## GIVEN INFORMATION
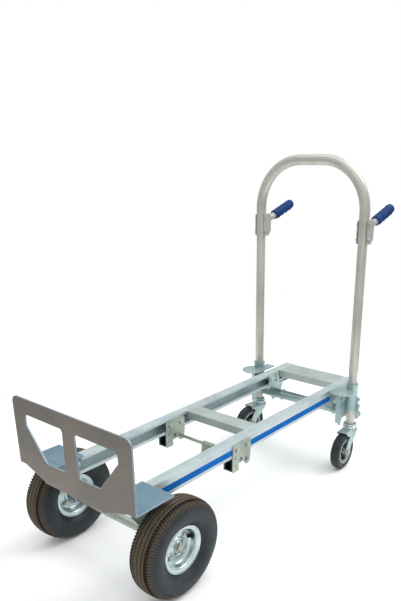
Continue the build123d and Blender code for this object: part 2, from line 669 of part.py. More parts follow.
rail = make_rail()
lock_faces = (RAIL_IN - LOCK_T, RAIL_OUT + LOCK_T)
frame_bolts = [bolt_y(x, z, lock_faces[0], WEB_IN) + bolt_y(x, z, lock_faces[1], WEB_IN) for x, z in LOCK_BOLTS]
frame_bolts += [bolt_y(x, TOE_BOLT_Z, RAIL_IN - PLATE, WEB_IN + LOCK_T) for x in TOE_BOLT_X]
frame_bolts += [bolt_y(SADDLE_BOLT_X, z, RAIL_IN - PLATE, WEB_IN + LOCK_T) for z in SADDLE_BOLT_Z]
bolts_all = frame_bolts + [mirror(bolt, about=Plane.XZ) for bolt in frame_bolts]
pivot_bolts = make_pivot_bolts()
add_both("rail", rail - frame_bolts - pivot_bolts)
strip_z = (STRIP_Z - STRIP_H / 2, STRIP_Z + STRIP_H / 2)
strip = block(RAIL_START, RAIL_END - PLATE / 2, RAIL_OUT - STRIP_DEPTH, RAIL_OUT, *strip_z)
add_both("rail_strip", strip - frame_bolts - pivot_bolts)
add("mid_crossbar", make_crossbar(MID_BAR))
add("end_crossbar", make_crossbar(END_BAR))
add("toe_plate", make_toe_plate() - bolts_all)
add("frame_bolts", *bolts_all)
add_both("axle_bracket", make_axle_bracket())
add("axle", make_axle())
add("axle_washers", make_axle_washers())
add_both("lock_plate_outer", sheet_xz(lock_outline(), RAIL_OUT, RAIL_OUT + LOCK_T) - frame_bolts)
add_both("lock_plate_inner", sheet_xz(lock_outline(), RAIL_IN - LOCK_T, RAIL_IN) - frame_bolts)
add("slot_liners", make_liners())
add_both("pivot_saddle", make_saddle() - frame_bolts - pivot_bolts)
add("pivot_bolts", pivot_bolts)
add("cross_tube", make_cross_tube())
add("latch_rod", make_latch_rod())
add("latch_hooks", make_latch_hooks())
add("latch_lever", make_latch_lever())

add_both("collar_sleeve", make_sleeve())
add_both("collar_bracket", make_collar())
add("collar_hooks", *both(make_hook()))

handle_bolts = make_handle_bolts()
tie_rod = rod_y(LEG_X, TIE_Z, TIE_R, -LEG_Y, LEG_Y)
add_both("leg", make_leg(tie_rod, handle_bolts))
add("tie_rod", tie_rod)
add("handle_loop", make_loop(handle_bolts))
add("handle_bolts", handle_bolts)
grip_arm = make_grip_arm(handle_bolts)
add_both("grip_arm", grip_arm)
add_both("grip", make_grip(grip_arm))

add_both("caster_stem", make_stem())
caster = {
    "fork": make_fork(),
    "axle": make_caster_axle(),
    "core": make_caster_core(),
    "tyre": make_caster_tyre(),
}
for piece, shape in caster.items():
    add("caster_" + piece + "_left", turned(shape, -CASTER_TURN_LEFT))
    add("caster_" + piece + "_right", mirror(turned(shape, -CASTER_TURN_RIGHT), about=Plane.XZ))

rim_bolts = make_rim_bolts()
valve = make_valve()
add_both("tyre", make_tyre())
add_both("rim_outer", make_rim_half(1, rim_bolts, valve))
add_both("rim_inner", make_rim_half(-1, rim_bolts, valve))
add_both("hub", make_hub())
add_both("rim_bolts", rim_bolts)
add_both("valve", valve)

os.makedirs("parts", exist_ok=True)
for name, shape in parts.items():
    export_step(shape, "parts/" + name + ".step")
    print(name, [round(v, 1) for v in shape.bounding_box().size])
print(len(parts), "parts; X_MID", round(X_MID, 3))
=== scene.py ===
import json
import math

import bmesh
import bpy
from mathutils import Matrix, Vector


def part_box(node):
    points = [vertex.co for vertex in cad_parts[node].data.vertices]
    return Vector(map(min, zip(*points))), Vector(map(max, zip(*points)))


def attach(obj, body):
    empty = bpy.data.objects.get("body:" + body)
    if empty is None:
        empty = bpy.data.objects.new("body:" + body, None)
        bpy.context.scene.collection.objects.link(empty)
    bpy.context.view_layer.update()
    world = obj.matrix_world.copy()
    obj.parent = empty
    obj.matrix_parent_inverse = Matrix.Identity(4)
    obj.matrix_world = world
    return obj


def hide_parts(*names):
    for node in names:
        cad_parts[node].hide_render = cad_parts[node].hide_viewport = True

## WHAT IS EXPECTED
Return all of the data exactly as it reads.

## SOLUTION FOR THIS PROBLEM
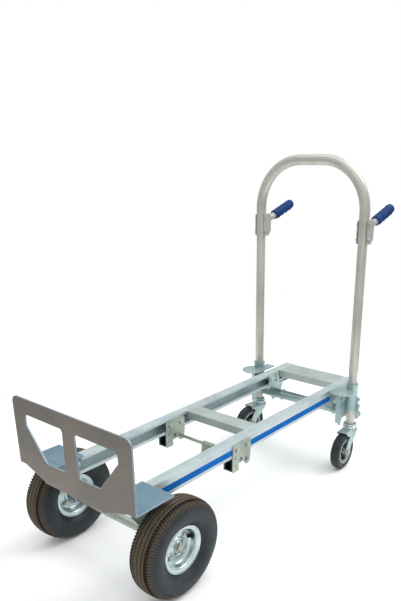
Continue the build123d and Blender code for this object: part 2, from line 669 of part.py. More parts follow.
rail = make_rail()
lock_faces = (RAIL_IN - LOCK_T, RAIL_OUT + LOCK_T)
frame_bolts = [bolt_y(x, z, lock_faces[0], WEB_IN) + bolt_y(x, z, lock_faces[1], WEB_IN) for x, z in LOCK_BOLTS]
frame_bolts += [bolt_y(x, TOE_BOLT_Z, RAIL_IN - PLATE, WEB_IN + LOCK_T) for x in TOE_BOLT_X]
frame_bolts += [bolt_y(SADDLE_BOLT_X, z, RAIL_IN - PLATE, WEB_IN + LOCK_T) for z in SADDLE_BOLT_Z]
bolts_all = frame_bolts + [mirror(bolt, about=Plane.XZ) for bolt in frame_bolts]
pivot_bolts = make_pivot_bolts()
add_both("rail", rail - frame_bolts - pivot_bolts)
strip_z = (STRIP_Z - STRIP_H / 2, STRIP_Z + STRIP_H / 2)
strip = block(RAIL_START, RAIL_END - PLATE / 2, RAIL_OUT - STRIP_DEPTH, RAIL_OUT, *strip_z)
add_both("rail_strip", strip - frame_bolts - pivot_bolts)
add("mid_crossbar", make_crossbar(MID_BAR))
add("end_crossbar", make_crossbar(END_BAR))
add("toe_plate", make_toe_plate() - bolts_all)
add("frame_bolts", *bolts_all)
add_both("axle_bracket", make_axle_bracket())
add("axle", make_axle())
add("axle_washers", make_axle_washers())
add_both("lock_plate_outer", sheet_xz(lock_outline(), RAIL_OUT, RAIL_OUT + LOCK_T) - frame_bolts)
add_both("lock_plate_inner", sheet_xz(lock_outline(), RAIL_IN - LOCK_T, RAIL_IN) - frame_bolts)
add("slot_liners", make_liners())
add_both("pivot_saddle", make_saddle() - frame_bolts - pivot_bolts)
add("pivot_bolts", pivot_bolts)
add("cross_tube", make_cross_tube())
add("latch_rod", make_latch_rod())
add("latch_hooks", make_latch_hooks())
add("latch_lever", make_latch_lever())

add_both("collar_sleeve", make_sleeve())
add_both("collar_bracket", make_collar())
add("collar_hooks", *both(make_hook()))

handle_bolts = make_handle_bolts()
tie_rod = rod_y(LEG_X, TIE_Z, TIE_R, -LEG_Y, LEG_Y)
add_both("leg", make_leg(tie_rod, handle_bolts))
add("tie_rod", tie_rod)
add("handle_loop", make_loop(handle_bolts))
add("handle_bolts", handle_bolts)
grip_arm = make_grip_arm(handle_bolts)
add_both("grip_arm", grip_arm)
add_both("grip", make_grip(grip_arm))

add_both("caster_stem", make_stem())
caster = {
    "fork": make_fork(),
    "axle": make_caster_axle(),
    "core": make_caster_core(),
    "tyre": make_caster_tyre(),
}
for piece, shape in caster.items():
    add("caster_" + piece + "_left", turned(shape, -CASTER_TURN_LEFT))
    add("caster_" + piece + "_right", mirror(turned(shape, -CASTER_TURN_RIGHT), about=Plane.XZ))

rim_bolts = make_rim_bolts()
valve = make_valve()
add_both("tyre", make_tyre())
add_both("rim_outer", make_rim_half(1, rim_bolts, valve))
add_both("rim_inner", make_rim_half(-1, rim_bolts, valve))
add_both("hub", make_hub())
add_both("rim_bolts", rim_bolts)
add_both("valve", valve)

os.makedirs("parts", exist_ok=True)
for name, shape in parts.items():
    export_step(shape, "parts/" + name + ".step")
    print(name, [round(v, 1) for v in shape.bounding_box().size])
print(len(parts), "parts; X_MID", round(X_MID, 3))
=== scene.py ===
import json
import math

import bmesh
import bpy
from mathutils import Matrix, Vector


def part_box(node):
    points = [vertex.co for vertex in cad_parts[node].data.vertices]
    return Vector(map(min, zip(*points))), Vector(map(max, zip(*points)))


def attach(obj, body):
    empty = bpy.data.objects.get("body:" + body)
    if empty is None:
        empty = bpy.data.objects.new("body:" + body, None)
        bpy.context.scene.collection.objects.link(empty)
    bpy.context.view_layer.update()
    world = obj.matrix_world.copy()
    obj.parent = empty
    obj.matrix_parent_inverse = Matrix.Identity(4)
    obj.matrix_world = world
    return obj


def hide_parts(*names):
    for node in names:
        cad_parts[node].hide_render = cad_parts[node].hide_viewport = True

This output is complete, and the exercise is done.